- [DIRECTIONS]:
Reproduce precisely the lines between the start of the data below and the line with "where they lie.", both included.

- [SOURCE MATERIAL]:
* * *

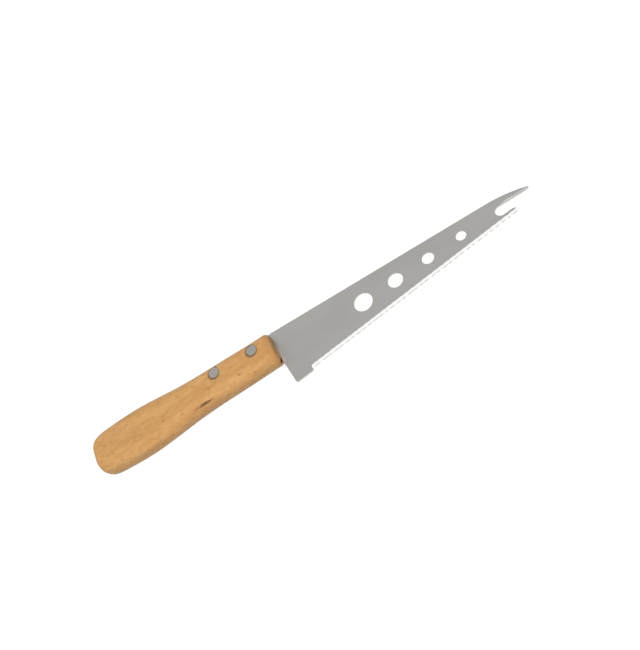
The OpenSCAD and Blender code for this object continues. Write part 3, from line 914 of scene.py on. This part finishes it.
def dress_blade(blade):
    """Gives the blade's faces, ground surfaces and cut walls their finishes, by where they lie.

    A face's tilt from level, in degrees, and its height over the edge tell the finishes apart.
    The ground surfaces reach back by run_out past their start.
    """
    finishes = {
        # The satin steel carries painted light by the handle's front
        "satin": steel("satin_steel", (0.396, 0.391, 0.372), rough=0.36, line_scale=(0.02, 9.0, 9.0),
                       depth=0.004, spread=0.03, painted_light=True),
        # The ground bevel's near-white tone is a painted highlight: the brightness it shows from facing
        # the light
        "ground": steel("ground_steel_painted_highlight", (0.95, 0.95, 0.94), rough=0.24, line_scale=(6.0, 0.3, 0.3),
                        depth=0.003, spread=0.02),
        "cut": steel("cut_steel", (0.50, 0.50, 0.49), rough=0.45, line_scale=(1.5, 1.5, 6.0),
                     depth=0.01, spread=0.05),
        "honed": steel("honed_steel", (0.42, 0.42, 0.41), rough=0.4, line_scale=(1.5, 1.5, 6.0),
                       depth=0.01, spread=0.08),
        "filed": steel("filed_steel", (0.60, 0.60, 0.59), rough=0.35, line_scale=(2.0, 0.5, 0.5),
                       depth=0.006, spread=0.05)}
    blade.data.materials.clear()
    for finish in finishes.values():
        blade.data.materials.append(finish)
    slope_from, honed_from, ground_to, wall_from, run_out = 8, 26, 42, 60, 2.5
    normals, centres = face_normals(blade.data), face_centres(blade.data)
    x, y = centres[:, 0], centres[:, 1]
    up = normals[:, 2] > 0
    tilt = np.degrees(np.arccos(np.clip(np.abs(normals[:, 2]), 0, 1)))
    over_edge = (y - edge_y(x)) * math.cos(EDGE_ANGLE)
    by_edge = (over_edge < GROUND_H) & (x > HEEL_FLAT - run_out)
    ground = (tilt > slope_from) & (tilt < ground_to) & by_edge
    wall = (tilt > wall_from) & ~ground
    honed = up & (tilt > honed_from) & (over_edge < HONE_W) & (x > HEEL_FLAT)
    filed = up & (tilt > slope_from) & (tilt < wall_from) & (x > TIP_BEVEL_X) & (over_edge > GROUND_H)
    slots = {name: i for i, name in enumerate(finishes)}
    index = np.select(
        [honed, ground, filed, wall],
        [slots["honed"], slots["ground"], slots["filed"], slots["cut"]], default=slots["satin"])
    blade.data.polygons.foreach_set("material_index", index)


def dress_rivets(halves):
    """Gives the rivets their aluminium, sanded flush with the wood, so that its scratches run along it."""
    metal = steel("ground_aluminium", (0.385, 0.362, 0.332), rough=0.42, line_scale=(0.25, 7.0, 7.0),
                  depth=0.01, spread=0.07)
    for half in halves:
        half.data.materials.append(metal)


# The table, the light and the camera

def seen_directly(tree):
    """1 for rays from the camera, in a reflection or through something clear, and 0 for the rest."""
    rays = add(tree, "ShaderNodeLightPath").outputs
    passed_on = math_node(tree, "MAXIMUM", rays["Is Glossy Ray"], rays["Is Transmission Ray"])
    return math_node(tree, "MAXIMUM", rays["Is Camera Ray"], passed_on)


def floor_material():
    """A table that looks white and, as a light on the knife's sides, is grey."""
    made, tree, shader = material("white_table")
    shader.inputs["Base Color"].default_value = (0.26, 0.26, 0.26, 1)
    shader.inputs["Roughness"].default_value = 0.9
    shader.inputs["Specular IOR Level"].default_value = 0.0
    shader.inputs["Emission Color"].default_value = (1, 1, 1, 1)
    tree.links.new(scaled(tree, seen_directly(tree), 0.90), shader.inputs["Emission Strength"])
    return made


def make_floor():
    """The table top: a square under the knife, far wider than the view."""
    half, below = 3000.0, 0.05
    corners = half * np.array([[-1, -1], [1, -1], [1, 1], [-1, 1]])
    level = np.full(4, -ORIGIN[2] - below)
    floor = new_piece("table_top", np.column_stack([corners, level]), [[0, 1, 2, 3]], smooth=False)
    floor.data.materials.append(floor_material())


def make_world():
    """A white surround: even where it is seen, and as a light stronger on the camera's side.

    Its strength as a light grows evenly with the cosine to the brightest direction, from none at
    dark_from to brightest.
    """
    brightest_way, dark_from, brightest = (0.11, -0.23, 0.97), -0.25, 0.955
    world = bpy.data.worlds.new("studio")
    bpy.context.scene.world = world
    world.use_nodes = True
    tree = world.node_tree
    sky = tree.nodes["Background"]
    sky.inputs["Color"].default_value = (1, 1, 1, 1)
    towards = add(tree, "ShaderNodeTexCoord").outputs["Generated"]
    facing = add(tree, "ShaderNodeVectorMath", {0: towards, 1: brightest_way}, operation="DOT_PRODUCT")
    light = add(tree, "ShaderNodeMapRange", {
        "Value": facing.outputs["Value"], "From Min": dark_from, "From Max": 1.0,
        "To Min": 0.0, "To Max": brightest}).outputs[0]
    strength = add(tree, "ShaderNodeMix", {0: seen_directly(tree), 2: light, 3: 1.0}, data_type="FLOAT")
    tree.links.new(strength.outputs[0], sky.inputs["Strength"])


def make_lights():
    """One big square softbox, high up on the camera's side and aimed at the knife. The steel
    mirrors the surround and not the lamp."""
    lamp = bpy.data.lights.new("overhead_softbox", "AREA")
    lamp.shape, lamp.size, lamp.energy = "SQUARE", 0.6, 4.0
    lamp.color = (1, 1, 1)
    softbox = bpy.data.objects.new("overhead_softbox", lamp)
    softbox.location = (0.20, -0.43, 0.82)
    softbox.rotation_mode = "QUATERNION"
    softbox.rotation_quaternion = (-softbox.location).to_track_quat("-Z", "Y")
    softbox.visible_glossy = False
    bpy.context.scene.collection.objects.link(softbox)


def make_camera():
    """The photograph's view: from over the cutting edge, rolled so that the knife climbs to the right."""
    image_w, focal_px, near_limit = 640, 831.6, 0.01
    eye = Vector(place((112.87, -239.62, 362.49)))
    aim = Vector(place((27.19, -11.57, 0.60)))
    roll = math.radians(-48.03)
    camera = bpy.data.cameras.new("camera")
    camera.sensor_fit = "HORIZONTAL"
    camera.lens = focal_px / image_w * camera.sensor_width
    camera.clip_start = near_limit
    holder = bpy.data.objects.new("camera", camera)
    holder.location = eye
    holder.rotation_mode = "QUATERNION"
    holder.rotation_quaternion = (aim - eye).to_track_quat("-Z", "Y") @ Quaternion((0, 0, 1), roll)
    bpy.context.scene.collection.objects.link(holder)
    bpy.context.scene.camera = holder


make_camera()
make_floor()
make_world()
make_lights()

handle = make_handle()
dress_handle(handle)
blade = make_blade()
dress_blade(blade)
rivets = make_rivets()
dress_rivets(rivets.values())

slots = {"handle": "beech", "blade": "steel", **dict.fromkeys(rivets, "rivet_metal")}
for node, piece in {"handle": handle, "blade": blade, **rivets}.items():
    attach(piece, "root")
    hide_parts(node)

bpy.context.scene.view_settings.view_transform = "Standard"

* * *

- [SOLUTION TO THE PROBLEM]:
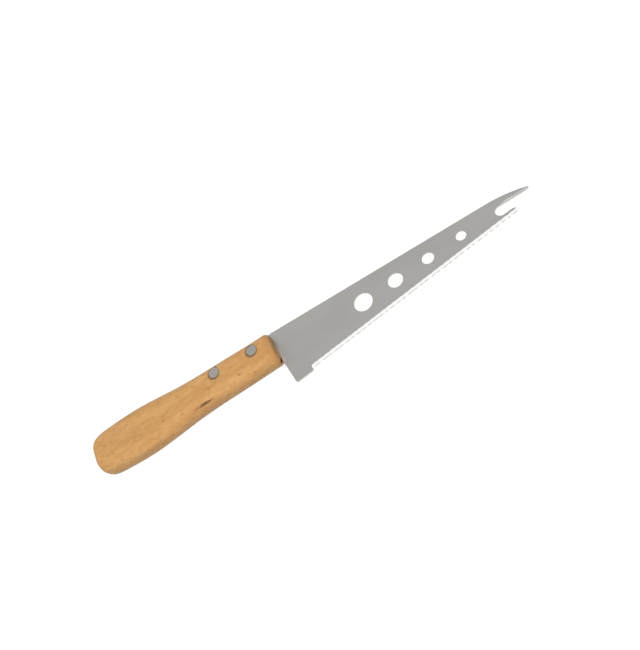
The OpenSCAD and Blender code for this object continues. Write part 3, from line 914 of scene.py on. This part finishes it.
def dress_blade(blade):
    """Gives the blade's faces, ground surfaces and cut walls their finishes, by where they lie.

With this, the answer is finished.